Our Mission

It started with a wallet.

Not a new one — an old one. My grandfather's, worn smooth over two decades of daily use, its surface alive with the kind of patina that only time and honest living can produce. That wallet didn't just hold cards and notes. It told a story. And somewhere in that story, I found mine.

I grew up watching mass-produced goods fall apart — stitching that frayed, leather that cracked, things built to be replaced rather than kept. It frustrated me. Not just as a consumer, but as someone who believed that the things we carry every day should mean something. That they should last.

So I started learning. In a converted shed, with tools I'd built myself and techniques borrowed from centuries of British craft tradition, I began making leather goods the way they were always meant to be made — by hand, with care, without shortcuts.

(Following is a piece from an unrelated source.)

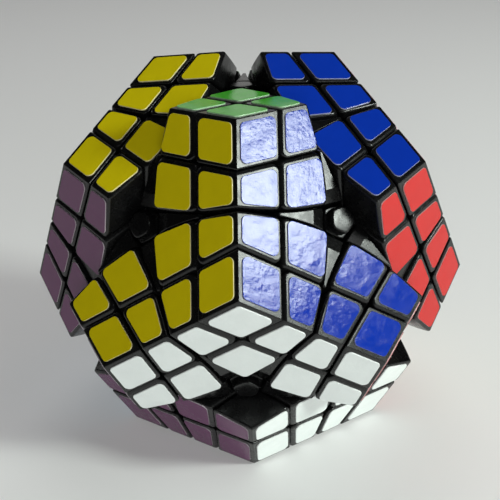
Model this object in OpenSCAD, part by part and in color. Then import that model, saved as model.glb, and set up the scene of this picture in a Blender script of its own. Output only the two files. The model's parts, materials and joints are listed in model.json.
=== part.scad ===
// Dodecahedron twisty puzzle, four layers on every edge, standing on one pentagonal face.
// Three wide layers (left, right and base) are each turned about half a step from their home position.
// The origin is the middle of the core, where all the turning axes meet, and +Z points up.

/* [Body] */
// Length of one edge of the dodecahedron
edge_len = 40; // [39:0.5:42]
// Depth of the outer layer below its face
layer_depth = 10.1; // [9.6:0.1:10.6]
// Clearance between neighbouring pieces
piece_gap = 0.3; // [0.25:0.05:0.35]
// Angle by which each wide cut stops short of the edge midpoints
wide_cut_relief = 0.35; // [0.3:0.05:0.45]

/* [Turned layers] */
// Turn of the left wide layer about its outward axis
left_turn = 39.5; // [-180:0.1:180]
// Turn of the right wide layer about its outward axis
right_turn = -36; // [-180:0.1:180]
// Turn of the base wide layer about its outward axis
base_turn = -37.4; // [-180:0.1:180]

/* [Stickers] */
// Thickness of a sticker
sticker_t = 0.3; // [0.2:0.05:0.4]
// Bare plastic between a sticker and the outer edge of its piece
sticker_edge_margin = 1.0; // [0.8:0.1:1.4]
// Bare plastic between a sticker and a layer cut
sticker_cut_margin = 1.2; // [1.0:0.1:1.5]
// Distance from the face centre to the inner corner of a centre sticker
sticker_tip_r = 5.8; // [5.6:0.1:6.4]
// Radius of the sticker corners
sticker_corner_r = 1.3; // [0.8:0.1:1.5]

/* [Mechanism] */
// Radius of the hidden ball that the outer pieces slide over
ball_r = 38.5; // [38.3:0.1:38.6]
// Radius at which the hidden pieces step out to their feet
foot_r = 34; // [33.5:0.1:34.5]
// Radius of the hollow inside the hidden pieces
hollow_r = 28.5; // [27:0.5:29]
// Radius of the round top of the caps in the face centres
cap_r = 3.15; // [3:0.05:3.3]
// Depth of the spacers between the centre pieces below the face
spacer_drop = 0.8; // [0.6:0.1:1.2]
// Radius of the screw shanks
screw_r = 1.45; // [1.3:0.05:1.5]
// Distance from the core to the end of its arms
arm_end = 21.2; // [20:0.1:21.2]

/* [Hidden] */
$fn = 64;

// Regular dodecahedron: angles between the axes, and distances from the middle of the solid.
face_angle = acos(1 / sqrt(5));
ring_el = 90 - face_angle;
fifth = 72;
half_fifth = fifth / 2;
inradius = edge_len * sqrt((25 + 11 * sqrt(5)) / 40);
apothem = edge_len / (2 * tan(half_fifth));
mid_edge_angle = 90 - atan(apothem / inradius);

// Layer cuts
half_gap = piece_gap / 2;
cut_h = inradius - layer_depth;
cut_line = apothem - layer_depth / sin(face_angle);
wide_angle = mid_edge_angle - wide_cut_relief;
reach = 75;
fine_steps = 180;

// Hidden pieces: the cones that part them, above and below the foot step
running_gap = 0.3;
shell_inset_angle = 4.6;
foot_step_angle = 2.5;
shell_angle = wide_angle - shell_inset_angle;
foot_angle = shell_angle + foot_step_angle;
gap_angle = 0.45;
slide_r = ball_r + running_gap;
hub_flange_angle = face_angle - shell_angle - gap_angle;

// Spacers: the upright end by the cap, the slope down to it, and the tilt of the underside
nose_r = 7.5;
nose_slope = 18;
end_x = 4.25;
spacer_w = 8;
spacer_tilt = 15;

// Hub, cap, screw and spring along a face axis
overlap = 0.5;
hub_r = 3.5;
hub_floor_t = 2;
hub_bottom = arm_end + running_gap;
hub_shelf = hub_bottom + hub_floor_t;
hub_seat = 38;
bore_r = 2.7;
plug_h = 2;
cap_stem_r = 3.3;
cap_base_r = 3.45;
cap_flat_r = 3.0;
cap_drop = 0.05;
rim_flat_r = 3.6;
rim_r = 4.3;
rim_drop = 2.3;
rim_h = 1.2;
shank_gap = 0.05;
spring_outer_r = 2.35;
spring_wire = 0.5;
washer_t = 0.5;
head_bottom = 33;
head_h = 1.6;
recess_w = 0.6;
recess_depth = 0.9;
core_r = 12;
arm_r = 3.4;
screw_start = 7;

// Faces are numbered from the top down: top, upper ring, lower ring, base.
TOP = 0;
BASE = 11;
LEFT = 5;
RIGHT = 3;
turned_faces = [LEFT, RIGHT, BASE];
function upper(i) = 1 + i % 5;
function lower(i) = 6 + i % 5;
faces = concat(
    [[0, 90]],
    [for (i = [0:4]) [-126 + fifth * i, ring_el]],
    [for (i = [0:4]) [-162 + fifth * i, -ring_el]],
    [[0, -90]]
);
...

Every wallet, belt, and keychain that leaves my workshop is saddle-stitched using the same lock stitch method that has outlasted every machine-sewn alternative. Every hide is full-grain, vegetable-tanned leather — the kind that doesn't just age, it improves. The kind your grandchildren might one day hold and wonder about.

I'm a firefighter by day and a leatherworker by night. I don't have a factory. I don't outsource. What I have is a workbench, a stitching pony I built from pallet wood, and a commitment to learning and refining this craft for as long as it takes to get it right.

LW Leatherworking exists for one reason: to make things worth keeping.